(Structured object records)
==================================================

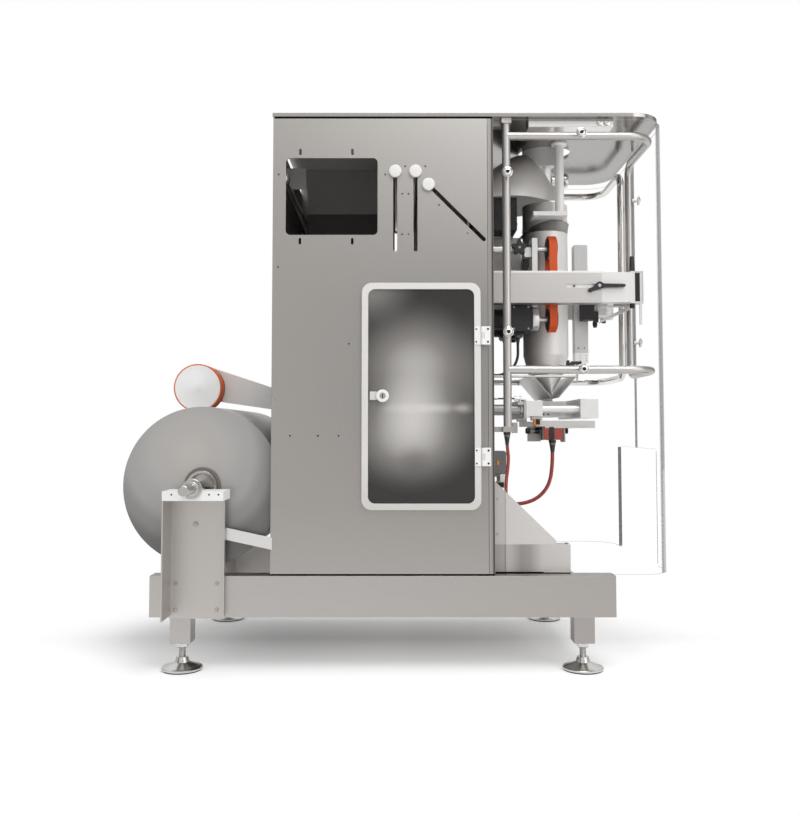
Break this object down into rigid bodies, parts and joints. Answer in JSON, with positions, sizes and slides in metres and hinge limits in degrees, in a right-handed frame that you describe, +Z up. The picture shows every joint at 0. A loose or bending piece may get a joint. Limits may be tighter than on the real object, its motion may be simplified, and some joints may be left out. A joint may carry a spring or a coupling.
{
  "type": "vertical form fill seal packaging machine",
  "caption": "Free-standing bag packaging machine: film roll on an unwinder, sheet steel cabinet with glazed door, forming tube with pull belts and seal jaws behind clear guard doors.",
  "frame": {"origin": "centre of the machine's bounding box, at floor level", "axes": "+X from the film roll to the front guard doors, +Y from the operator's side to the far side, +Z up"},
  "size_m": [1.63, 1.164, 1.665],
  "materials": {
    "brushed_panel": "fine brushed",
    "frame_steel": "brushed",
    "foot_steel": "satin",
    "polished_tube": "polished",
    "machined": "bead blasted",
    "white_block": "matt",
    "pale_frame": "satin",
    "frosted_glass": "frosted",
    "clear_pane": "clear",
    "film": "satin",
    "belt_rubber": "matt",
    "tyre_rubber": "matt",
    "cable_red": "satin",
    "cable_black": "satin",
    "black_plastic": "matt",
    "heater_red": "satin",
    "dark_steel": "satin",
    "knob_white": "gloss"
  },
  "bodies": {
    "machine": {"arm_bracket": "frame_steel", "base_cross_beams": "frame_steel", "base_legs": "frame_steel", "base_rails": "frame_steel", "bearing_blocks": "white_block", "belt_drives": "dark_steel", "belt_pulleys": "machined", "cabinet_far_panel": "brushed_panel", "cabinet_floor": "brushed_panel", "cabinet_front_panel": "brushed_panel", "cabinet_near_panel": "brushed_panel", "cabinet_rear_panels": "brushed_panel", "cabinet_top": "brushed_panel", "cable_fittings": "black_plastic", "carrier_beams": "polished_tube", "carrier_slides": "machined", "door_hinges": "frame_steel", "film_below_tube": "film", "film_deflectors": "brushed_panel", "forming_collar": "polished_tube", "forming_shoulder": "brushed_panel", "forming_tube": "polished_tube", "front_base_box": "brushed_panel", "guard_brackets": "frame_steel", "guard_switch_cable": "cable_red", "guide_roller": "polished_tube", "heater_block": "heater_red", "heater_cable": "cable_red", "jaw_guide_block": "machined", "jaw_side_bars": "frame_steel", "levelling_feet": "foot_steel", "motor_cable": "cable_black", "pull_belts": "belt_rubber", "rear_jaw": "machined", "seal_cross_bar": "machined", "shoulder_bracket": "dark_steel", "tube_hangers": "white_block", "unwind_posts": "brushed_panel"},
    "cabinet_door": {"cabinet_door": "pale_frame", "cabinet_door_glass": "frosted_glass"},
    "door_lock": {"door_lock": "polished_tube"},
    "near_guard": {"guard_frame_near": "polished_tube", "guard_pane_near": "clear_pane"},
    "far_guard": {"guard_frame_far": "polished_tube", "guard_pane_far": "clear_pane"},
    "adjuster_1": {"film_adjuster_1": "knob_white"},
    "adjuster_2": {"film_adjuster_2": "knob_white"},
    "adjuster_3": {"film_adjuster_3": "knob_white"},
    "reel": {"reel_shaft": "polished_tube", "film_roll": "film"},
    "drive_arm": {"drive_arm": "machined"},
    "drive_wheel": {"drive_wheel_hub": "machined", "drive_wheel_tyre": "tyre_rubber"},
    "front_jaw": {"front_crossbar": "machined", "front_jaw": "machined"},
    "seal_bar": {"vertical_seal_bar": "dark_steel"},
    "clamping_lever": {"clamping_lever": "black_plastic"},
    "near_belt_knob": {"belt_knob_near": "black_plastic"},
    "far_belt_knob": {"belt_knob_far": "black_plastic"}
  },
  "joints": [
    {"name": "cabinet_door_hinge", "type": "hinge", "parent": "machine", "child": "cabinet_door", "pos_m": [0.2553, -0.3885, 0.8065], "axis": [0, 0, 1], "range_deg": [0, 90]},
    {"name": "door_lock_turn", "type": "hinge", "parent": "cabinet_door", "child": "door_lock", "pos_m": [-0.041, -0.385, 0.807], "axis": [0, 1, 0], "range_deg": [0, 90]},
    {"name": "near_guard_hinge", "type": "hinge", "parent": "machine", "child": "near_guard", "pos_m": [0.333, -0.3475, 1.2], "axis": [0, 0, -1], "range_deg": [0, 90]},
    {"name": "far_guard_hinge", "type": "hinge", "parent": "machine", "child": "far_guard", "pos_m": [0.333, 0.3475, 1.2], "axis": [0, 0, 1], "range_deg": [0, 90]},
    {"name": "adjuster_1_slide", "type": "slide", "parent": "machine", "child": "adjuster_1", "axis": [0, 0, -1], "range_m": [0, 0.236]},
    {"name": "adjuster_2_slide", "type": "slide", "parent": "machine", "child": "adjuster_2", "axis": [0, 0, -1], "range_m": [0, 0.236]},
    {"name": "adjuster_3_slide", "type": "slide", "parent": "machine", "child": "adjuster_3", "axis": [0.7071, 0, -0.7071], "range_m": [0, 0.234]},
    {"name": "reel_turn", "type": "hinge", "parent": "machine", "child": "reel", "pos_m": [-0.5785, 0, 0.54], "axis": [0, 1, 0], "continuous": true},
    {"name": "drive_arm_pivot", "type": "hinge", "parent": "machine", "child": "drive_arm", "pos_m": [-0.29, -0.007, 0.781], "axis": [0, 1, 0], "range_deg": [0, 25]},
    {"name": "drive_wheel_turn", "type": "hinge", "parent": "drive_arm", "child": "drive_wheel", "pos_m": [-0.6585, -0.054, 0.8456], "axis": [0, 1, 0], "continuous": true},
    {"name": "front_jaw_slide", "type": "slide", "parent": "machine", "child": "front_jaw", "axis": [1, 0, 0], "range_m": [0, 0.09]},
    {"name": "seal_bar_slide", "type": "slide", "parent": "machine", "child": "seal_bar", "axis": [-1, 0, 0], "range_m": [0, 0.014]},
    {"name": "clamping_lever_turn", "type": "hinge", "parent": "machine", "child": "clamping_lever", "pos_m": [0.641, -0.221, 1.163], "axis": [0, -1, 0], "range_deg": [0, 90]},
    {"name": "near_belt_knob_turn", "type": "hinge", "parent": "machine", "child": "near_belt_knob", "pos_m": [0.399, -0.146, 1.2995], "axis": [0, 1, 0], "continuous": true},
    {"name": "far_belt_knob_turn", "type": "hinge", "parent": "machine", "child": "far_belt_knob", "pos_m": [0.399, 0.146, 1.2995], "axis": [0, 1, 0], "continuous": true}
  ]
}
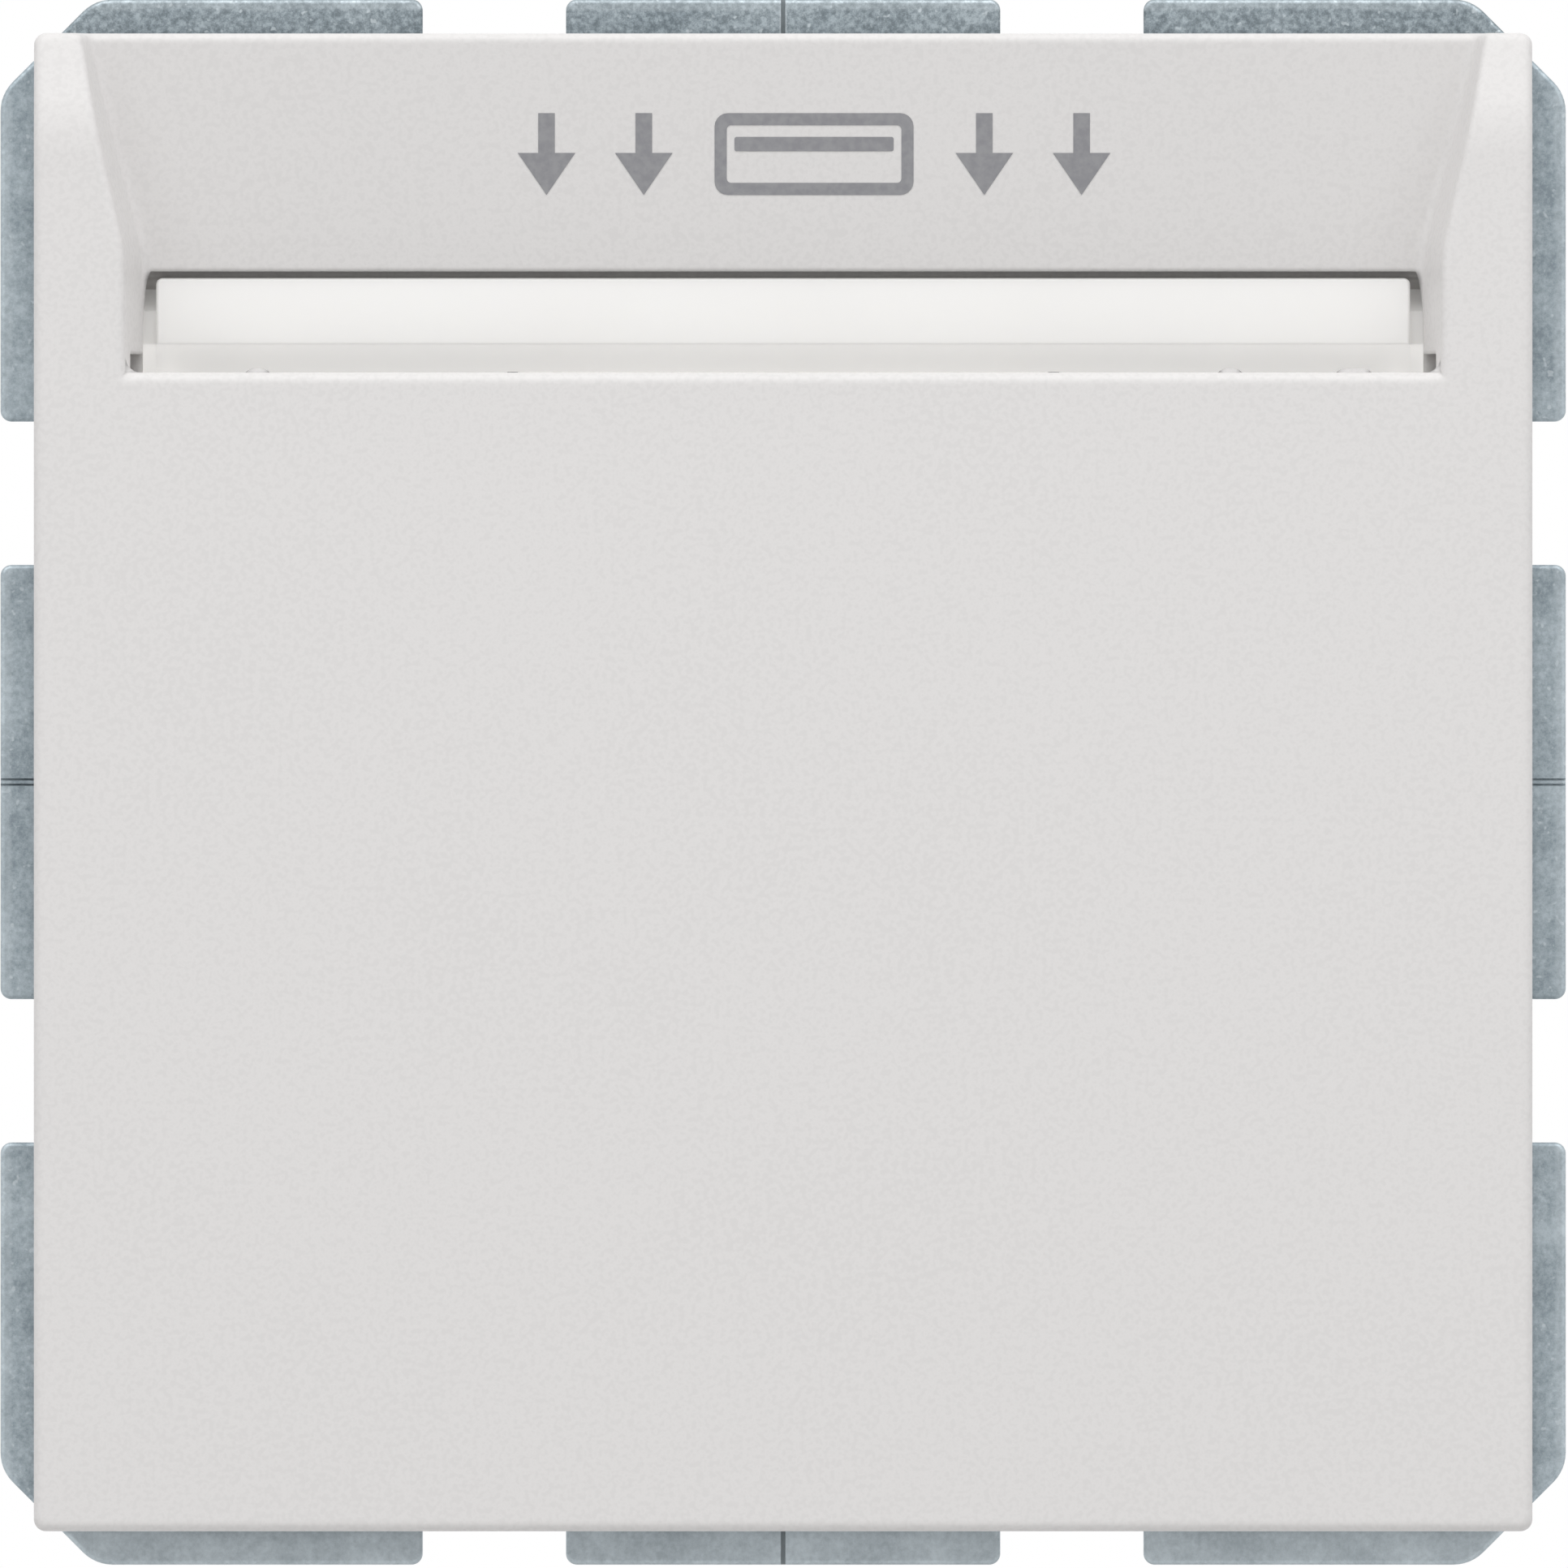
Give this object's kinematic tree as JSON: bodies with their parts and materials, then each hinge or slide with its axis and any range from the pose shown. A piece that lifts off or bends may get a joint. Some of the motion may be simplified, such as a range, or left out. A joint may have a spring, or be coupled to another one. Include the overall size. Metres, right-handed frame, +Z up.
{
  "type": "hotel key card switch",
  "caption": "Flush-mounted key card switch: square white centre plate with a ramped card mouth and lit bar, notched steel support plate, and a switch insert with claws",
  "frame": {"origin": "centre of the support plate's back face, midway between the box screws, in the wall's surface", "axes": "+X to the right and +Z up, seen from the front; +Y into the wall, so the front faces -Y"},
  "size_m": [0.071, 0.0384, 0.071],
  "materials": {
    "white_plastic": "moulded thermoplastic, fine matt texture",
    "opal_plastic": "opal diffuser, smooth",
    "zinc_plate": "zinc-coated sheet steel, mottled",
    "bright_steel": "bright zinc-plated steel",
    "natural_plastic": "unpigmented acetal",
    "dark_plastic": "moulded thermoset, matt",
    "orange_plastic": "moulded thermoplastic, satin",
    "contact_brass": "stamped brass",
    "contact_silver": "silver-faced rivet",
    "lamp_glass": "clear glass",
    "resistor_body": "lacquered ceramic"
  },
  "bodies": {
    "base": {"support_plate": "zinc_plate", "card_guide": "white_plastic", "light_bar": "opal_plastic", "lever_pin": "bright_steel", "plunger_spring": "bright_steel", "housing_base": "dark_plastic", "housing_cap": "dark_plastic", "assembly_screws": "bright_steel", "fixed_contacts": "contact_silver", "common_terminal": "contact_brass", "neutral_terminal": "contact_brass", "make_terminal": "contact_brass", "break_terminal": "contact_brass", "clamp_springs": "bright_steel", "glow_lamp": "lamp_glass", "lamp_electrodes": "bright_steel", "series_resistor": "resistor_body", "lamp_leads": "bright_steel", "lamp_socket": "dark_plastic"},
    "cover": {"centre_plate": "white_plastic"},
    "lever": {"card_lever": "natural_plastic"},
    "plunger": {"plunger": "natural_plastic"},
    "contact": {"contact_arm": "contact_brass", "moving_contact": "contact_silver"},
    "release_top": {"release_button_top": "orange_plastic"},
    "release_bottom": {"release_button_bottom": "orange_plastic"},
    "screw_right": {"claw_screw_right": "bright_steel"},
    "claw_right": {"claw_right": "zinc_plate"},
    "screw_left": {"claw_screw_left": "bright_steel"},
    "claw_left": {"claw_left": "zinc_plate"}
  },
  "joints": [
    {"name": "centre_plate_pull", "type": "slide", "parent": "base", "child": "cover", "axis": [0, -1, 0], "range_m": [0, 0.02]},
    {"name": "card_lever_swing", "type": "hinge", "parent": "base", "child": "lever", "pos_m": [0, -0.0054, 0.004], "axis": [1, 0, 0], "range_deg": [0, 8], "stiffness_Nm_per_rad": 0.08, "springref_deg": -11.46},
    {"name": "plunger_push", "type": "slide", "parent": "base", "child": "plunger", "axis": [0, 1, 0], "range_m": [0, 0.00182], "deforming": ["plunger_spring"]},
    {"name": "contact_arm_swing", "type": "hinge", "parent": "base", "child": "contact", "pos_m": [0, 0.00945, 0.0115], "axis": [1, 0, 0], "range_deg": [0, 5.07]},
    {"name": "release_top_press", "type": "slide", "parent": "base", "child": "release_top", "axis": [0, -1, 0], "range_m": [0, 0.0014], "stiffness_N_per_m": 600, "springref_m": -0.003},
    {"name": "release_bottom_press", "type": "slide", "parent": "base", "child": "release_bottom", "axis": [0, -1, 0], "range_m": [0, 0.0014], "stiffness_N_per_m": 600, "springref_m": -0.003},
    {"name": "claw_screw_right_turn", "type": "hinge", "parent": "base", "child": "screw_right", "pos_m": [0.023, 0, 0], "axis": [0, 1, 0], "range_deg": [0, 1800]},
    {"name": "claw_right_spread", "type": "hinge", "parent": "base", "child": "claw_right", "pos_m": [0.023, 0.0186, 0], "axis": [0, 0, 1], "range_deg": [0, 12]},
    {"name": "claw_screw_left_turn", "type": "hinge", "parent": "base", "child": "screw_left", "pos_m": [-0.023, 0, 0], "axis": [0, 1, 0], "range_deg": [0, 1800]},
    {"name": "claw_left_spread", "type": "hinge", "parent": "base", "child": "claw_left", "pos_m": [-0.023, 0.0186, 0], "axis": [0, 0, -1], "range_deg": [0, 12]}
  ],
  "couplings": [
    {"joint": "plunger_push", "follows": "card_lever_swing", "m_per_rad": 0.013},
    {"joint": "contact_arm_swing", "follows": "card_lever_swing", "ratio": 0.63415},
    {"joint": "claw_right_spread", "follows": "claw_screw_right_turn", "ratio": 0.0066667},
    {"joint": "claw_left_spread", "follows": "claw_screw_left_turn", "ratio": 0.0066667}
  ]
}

==================================================

Across the material above, count every line holding "with" and write down only the number.

Solution for this problem
4